> _Short exercise_
Copy every line of the data exactly, leaving nothing out.

> _Data block_
— Begin —
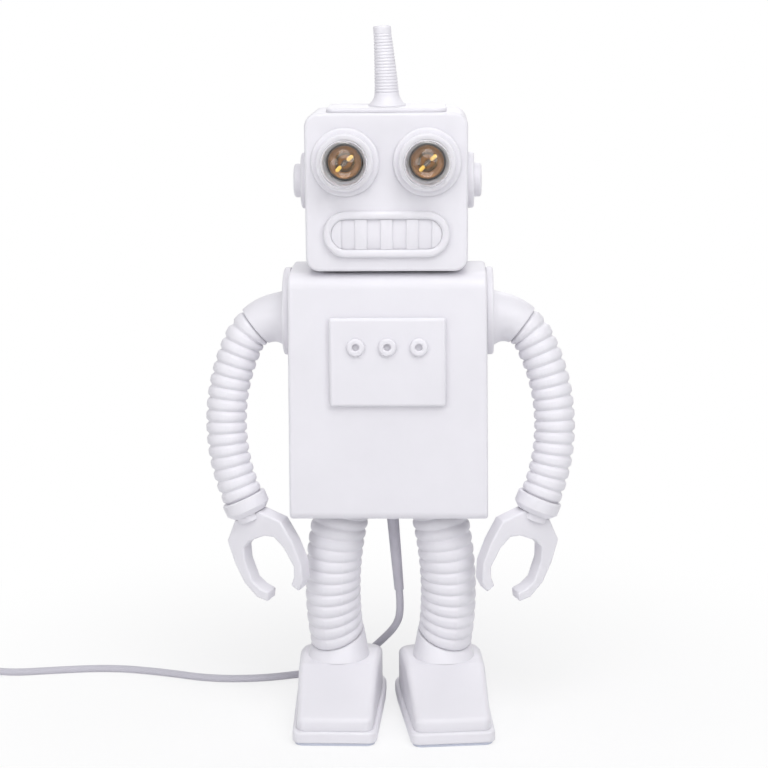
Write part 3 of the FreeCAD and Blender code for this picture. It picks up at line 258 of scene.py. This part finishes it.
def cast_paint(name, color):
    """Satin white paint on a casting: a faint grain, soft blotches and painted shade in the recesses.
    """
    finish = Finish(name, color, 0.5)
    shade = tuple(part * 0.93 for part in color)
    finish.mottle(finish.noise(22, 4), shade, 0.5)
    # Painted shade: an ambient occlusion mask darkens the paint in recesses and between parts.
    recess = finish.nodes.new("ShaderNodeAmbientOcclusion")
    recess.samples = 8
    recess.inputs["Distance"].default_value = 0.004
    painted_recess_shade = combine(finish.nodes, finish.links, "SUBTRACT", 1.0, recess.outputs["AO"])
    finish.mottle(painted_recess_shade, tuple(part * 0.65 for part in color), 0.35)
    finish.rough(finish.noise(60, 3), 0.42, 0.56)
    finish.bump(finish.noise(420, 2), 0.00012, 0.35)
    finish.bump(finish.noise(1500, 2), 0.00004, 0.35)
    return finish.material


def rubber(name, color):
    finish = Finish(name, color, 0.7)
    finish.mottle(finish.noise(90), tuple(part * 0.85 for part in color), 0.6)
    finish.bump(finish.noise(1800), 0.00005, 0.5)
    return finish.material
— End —
> _Solution to this exercise_
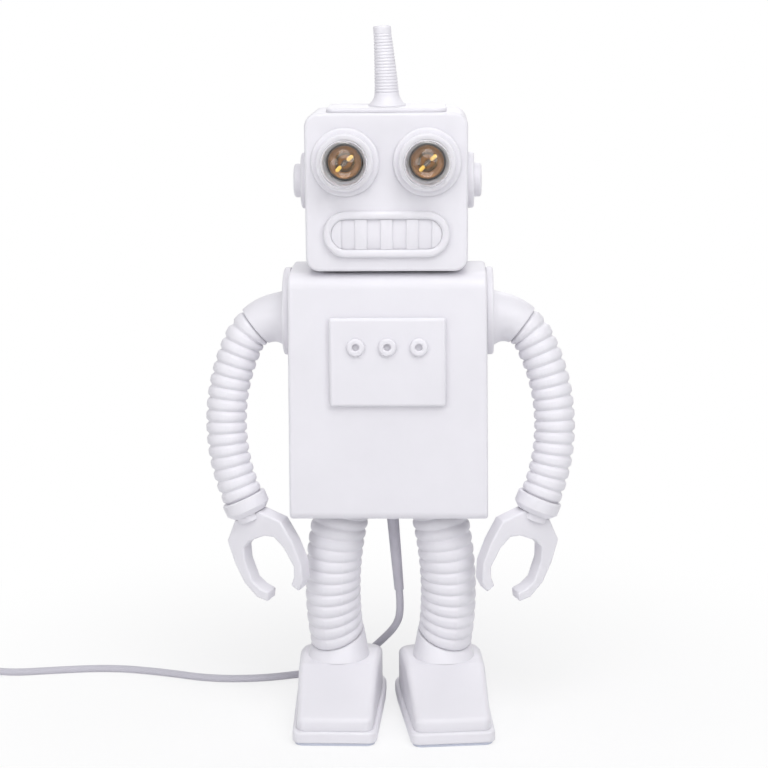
Write part 3 of the FreeCAD and Blender code for this picture. It picks up at line 258 of scene.py. This part finishes it.
def cast_paint(name, color):
    """Satin white paint on a casting: a faint grain, soft blotches and painted shade in the recesses.
    """
    finish = Finish(name, color, 0.5)
    shade = tuple(part * 0.93 for part in color)
    finish.mottle(finish.noise(22, 4), shade, 0.5)
    # Painted shade: an ambient occlusion mask darkens the paint in recesses and between parts.
    recess = finish.nodes.new("ShaderNodeAmbientOcclusion")
    recess.samples = 8
    recess.inputs["Distance"].default_value = 0.004
    painted_recess_shade = combine(finish.nodes, finish.links, "SUBTRACT", 1.0, recess.outputs["AO"])
    finish.mottle(painted_recess_shade, tuple(part * 0.65 for part in color), 0.35)
    finish.rough(finish.noise(60, 3), 0.42, 0.56)
    finish.bump(finish.noise(420, 2), 0.00012, 0.35)
    finish.bump(finish.noise(1500, 2), 0.00004, 0.35)
    return finish.material


def rubber(name, color):
    finish = Finish(name, color, 0.7)
    finish.mottle(finish.noise(90), tuple(part * 0.85 for part in color), 0.6)
    finish.bump(finish.noise(1800), 0.00005, 0.5)
    return finish.material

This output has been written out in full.